Looking back at the family, I saw their faces. I recognized the loss in their eyes. And suddenly I understood why they brought me into their home. Later I was told that the breadwinner was murdered because he owed someone fifty rand, the equivalent of about seven U.S. dollars.
As I continued my journey through J Section, I saw children laughing and waving while singing “Sonni Bonnani!” Goats and chickens wondered freely among small toddlers who played with miscellaneous objects which they found on the ground. One woman washed clothing by hand in a small bucket full of water, and another woman held her baby close to her chest and asked me not to photograph her. A man wearing women’s tennis shoes shook my hand and smiled. A teenage girl, the youngest of six, invited me and the other students into her home about the size of a small bedroom where she offered us glasses of water.
This, I came to know, was the warmth and hospitality many South Africans have been taught to express in their daily lives.

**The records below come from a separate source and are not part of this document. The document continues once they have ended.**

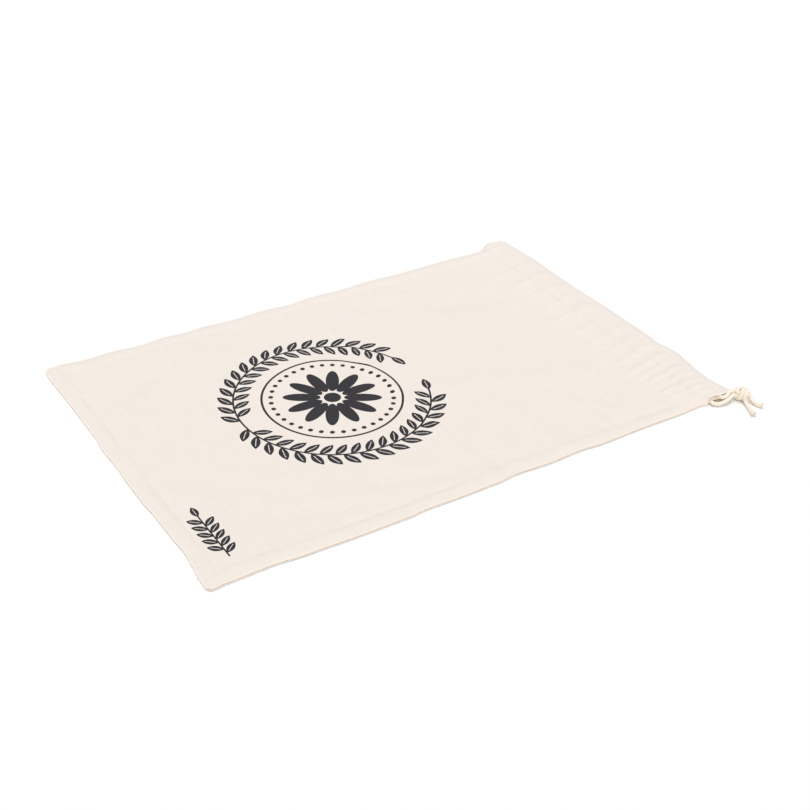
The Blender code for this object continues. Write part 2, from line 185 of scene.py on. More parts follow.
@dataclass(frozen=True)
class Bench:
    material: Material
    slot: str
    shift: tuple[float, float, float] = (0.8, -1.7, 0.0)

    def to_frame(self, points: Points) -> Points:
        """Millimetres round the bag's middle, as metres in the part's frame."""
        return (np.asarray(points, float) + self.shift) * MM

    def place(
        self,
        name: str,
        points: Points,
        faces: Sequence[Sequence[int]],
        replaced: Sequence[str] = (),
        layers: dict[str, Points] | None = None,
    ) -> Piece:
        """Makes one piece from its mesh.

        Args:
            name: The piece's name.
            points: Vertices in millimetres round the bag's middle.
            faces: Vertex numbers of each face.
            replaced: The part's nodes that it stands for.
            layers: Numbers, or rows of three, for the vertices, by the attribute's name.

        Returns:
            The new object, riding on the part.
        """
        mesh = bpy.data.meshes.new(name)
        mesh.from_pydata(self.to_frame(points).tolist(), [], faces)
        mesh.validate()
        mesh.shade_smooth()
        mesh.materials.append(self.material)
        for layer, values in (layers or {}).items():
            kind, key = ("FLOAT", "value") if values.ndim == 1 else ("FLOAT_VECTOR", "vector")
            attribute = mesh.attributes.new(layer, kind, "POINT")
            attribute.data.foreach_set(key, values.astype(np.float32).ravel())
        piece = bpy.data.objects.new(name, mesh)
        bpy.context.scene.collection.objects.link(piece)
        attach(piece, ROOT)
        if replaced:
            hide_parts(*replaced)
        LOG.info("%s: %d faces", name, len(mesh.polygons))
        return piece


# ---------------------------------------------------------------- finishes


@dataclass(frozen=True)
class PlainWeaveLinen:
    """Unbleached linen in plain weave: matt, cream, with slubby threads and a faint soft sheen."""

    name: str = "plain_weave_linen"
    # Washed flax off the loom is cream; thick threads catch more light and thin ones less.
    thread_light: str = "#EEE5DD"
    thread_deep: str = "#EAE1D9"
    # Painted glow: light through the many layers of a seam, and into the open hem, shown as a
    # warmer colour.
    glow_colour: str = "#FFF0E0"
    # Threads lie 0.5 mm apart in the real cloth. They are drawn 1.1 mm apart so that they show.
    thread_pitch: float = 1.1
    thread_lift: float = 0.35
    # A slub is a thick stretch of one thread, 20 to 40 mm long.
    slub_along: float = 24.0
    slub_across: float = 1.0
    slub_depth: float = 50.0
    slub_tones: tuple[float, float] = (0.82, 1.18)
    # Soft rumples, about 20 mm across, stay in the cloth however it is pressed.
    rumple: float = 0.045
    rumple_height: float = 1.2
    weave_height: float = 0.12
    relief: float = 0.35
    roughness: float = 0.92
    sheen: float = 0.12
    # Fabric pigment ink pressed through a screen: soft black, thinner where threads dip.
    ink: str = "#28262B"
    ink_worn: str = "#454348"
    # The ink's wear falls from this share to none between two heights of the threads.
    most_worn: float = 0.55
    wear_heights: tuple[float, float] = (0.55, 0.95)

    def weave(self, tree: Tree, place: Node) -> dict[str, Node]:
        """Draws the threads.

        Args:
            tree: The node tree to draw in.
            place: A node that gives the place on the cloth in millimetres.

        Returns:
            Nodes named height (threads over and under) and slub (thick and thin threads).
        """
        axes = add_node(tree, "ShaderNodeSeparateXYZ", [place])
        half_turn = math.pi / self.thread_pitch
        sines = []
        for axis in (0, 1):
            turned = add_node(tree, MATHS, [axes.outputs[axis], half_turn], operation="MULTIPLY")
            sines.append(add_node(tree, MATHS, [turned], operation="SINE"))
        over_under = add_node(tree, MATHS, sines, operation="MULTIPLY")
        slubs = []
        along, across, deep = 1 / self.slub_along, 1 / self.slub_across, 1 / self.slub_depth
        for scale in ((along, across, deep), (across, along, deep)):
            stretched = add_node(tree, "ShaderNodeMapping", {"Vector": place, "Scale": scale})
            noise = {"Vector": stretched, "Scale": 1.0, "Detail": 2.0, "Roughness": 0.55}
            slubs.append(add_node(tree, NOISE, noise))
        slub = add_node(tree, MATHS, slubs, operation="ADD")
        parts = [over_under, self.thread_lift, slub]
        lifted = add_node(tree, MATHS, parts, operation="MULTIPLY_ADD")
        return {"height": lifted, "slub": slub}

    def build(self, prints: "Sequence[InkDrawing]" = ()) -> Material:
        """Makes the material.

        Args:
            prints: The drawings that are printed on this cloth.

        Returns:
            The finished material.
        """
        material, tree, shader = new_tree(self.name + ("_printed" if prints else ""))
        metres = add_node(tree, "ShaderNodeTexCoord").outputs["Object"]
        place = add_node(tree, VECTORS, {0: metres, "Scale": 1 / MM}, operation="SCALE")
        threads = self.weave(tree, place)
        low, high = self.slub_tones
        tone = add_node(tree, RANGE, {"Value": threads["slub"], "From Min": low, "From Max": high})
        colours = {SHARE: tone, FROM: linear(self.thread_deep), TO: linear(self.thread_light)}
        cloth = add_node(tree, MIX, colours, data_type="RGBA")
        # Painted glow of light through the cloth, by the share that the mesh holds
        seam = add_node(tree, ATTRIBUTE, attribute_name=GLOW_LAYER).outputs["Fac"]
        colours = {SHARE: seam, FROM: cloth.outputs[MIXED], TO: linear(self.glow_colour)}
        colour = add_node(tree, MIX, colours, data_type="RGBA")
        if prints:
            mask = prints[0].draw(tree, place)
            for drawing in prints[1:]:
                mask = add_node(tree, MATHS, [mask, drawing.draw(tree, place)], operation="MAXIMUM")
            low, high = self.wear_heights
            heights = {"Value": threads["height"], "From Min": low, "From Max": high}
            wear = add_node(tree, RANGE, {**heights, "To Min": self.most_worn, "To Max": 0.0})
            colours = {SHARE: wear, FROM: linear(self.ink), TO: linear(self.ink_worn)}
            ink = add_node(tree, MIX, colours, data_type="RGBA")
            colours = {SHARE: mask, FROM: colour.outputs[MIXED], TO: ink.outputs[MIXED]}
            colour = add_node(tree, MIX, colours, data_type="RGBA")
        noise = {"Vector": place, "Scale": self.rumple, "Detail": 3.0, "Roughness": 0.5}
        relief = {"Height": add_node(tree, NOISE, noise), "Distance": self.rumple_height * MM}
        soft = add_node(tree, BUMP, {**relief, "Strength": self.relief})
        relief = {"Height": threads["height"], "Distance": self.weave_height * MM}
        woven = add_node(tree, BUMP, {**relief, "Strength": self.relief, "Normal": soft})
        wanted = {
            "Base Color": colour.outputs[MIXED],
            "Normal": woven,
            "Roughness": self.roughness,
            "Sheen Weight": self.sheen,
            "Sheen Roughness": 0.5,
            "IOR": 1.53,
            "Specular IOR Level": 0.25,
        }
        connect(tree, shader, wanted)
        return material


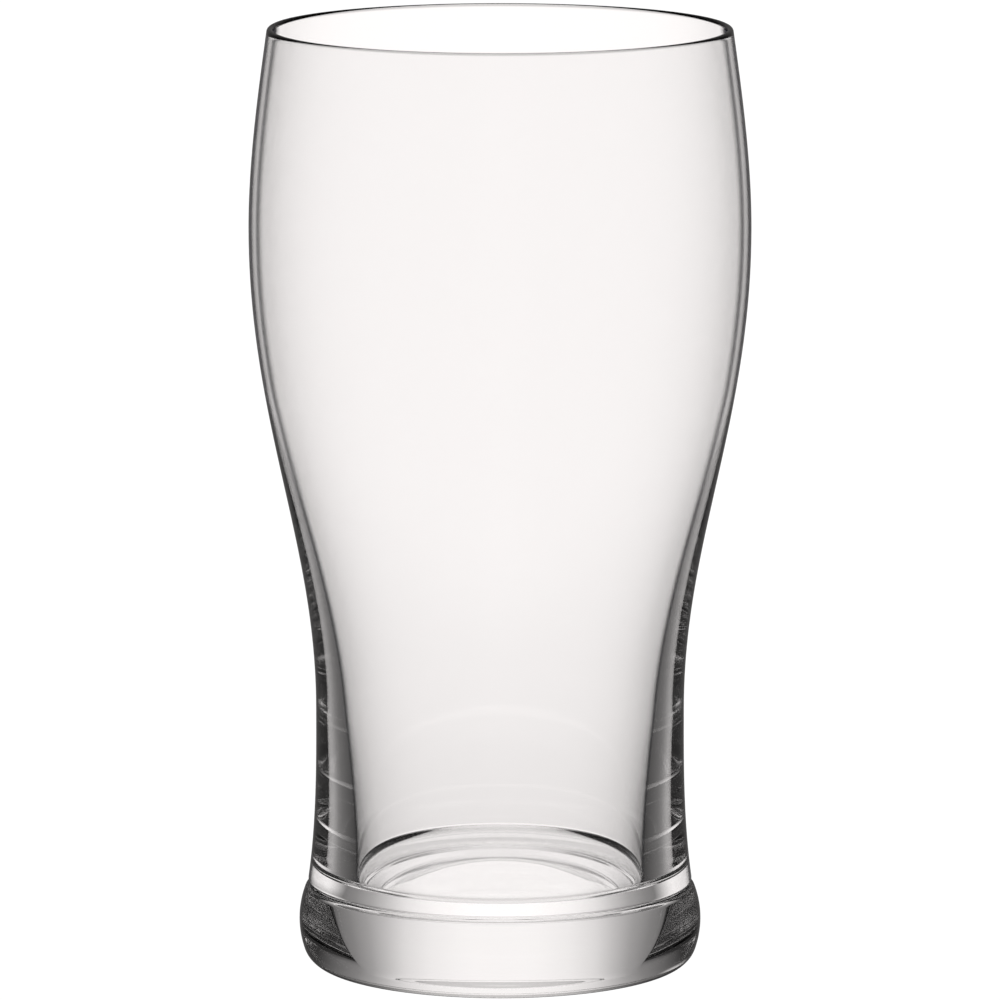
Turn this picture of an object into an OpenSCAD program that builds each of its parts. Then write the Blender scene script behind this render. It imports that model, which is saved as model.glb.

It is the type of welcoming that prevents any stranger from feeling like an outsider. It is the open arms that seem to instantly accept and love with no predetermined judgments. It is the acknowledgment that we are all indeed different and that our differences should be celebrated. But most importantly, it is the recognition of the fact that we are all human beings and we should treat each other as such. It is a South African tradition, a philosophy, a way of life. It is ubuntu.
Most of the dwellers of J-Section, in spite of the poverty, hunger, and homelessness that have plagued their informal settlement and others like it, were not skeptical of strange outsiders. Assuming that my white skin and video camera would give me away as a wealthy, ill-mannered tourist with little understanding of South Africa and its complex history of struggle and oppression, I found myself trying to blend in as much as possible. The people obviously noticed me nonetheless, yet I was not treated as a stranger but as a guest, and to my surprise, my American clothing and my sincere attempts at speaking Zulu were met with friendly smiles and laughter.
Looking back, my role in South Africa seemed to be primarily one of observation. Before I left, I had been told by many that studying abroad inevitably expands one’s way of thinking, unavoidably opens one’s eyes to a new way of seeing. What they did not tell me was that this new way of seeing would be permanent, for it replaces one’s old eyes with a new pair. My experience in South Africa was rich and complex, full of surprises and new awakenings, bursting with diversity and unexpected love. They taught me to ride the always rocking waves of life. They taught me to sing and dance devoid of inhibition. They taught me ubuntu. I witnessed tears of joy and tears of sorrow. I felt lost and vulnerable, but secure when surrounded by the benevolence of others. I saw the suffering and heartache of hundreds of blameless people. But just as the world changes with time, so may the sunrise bring hope where it once was forgotten.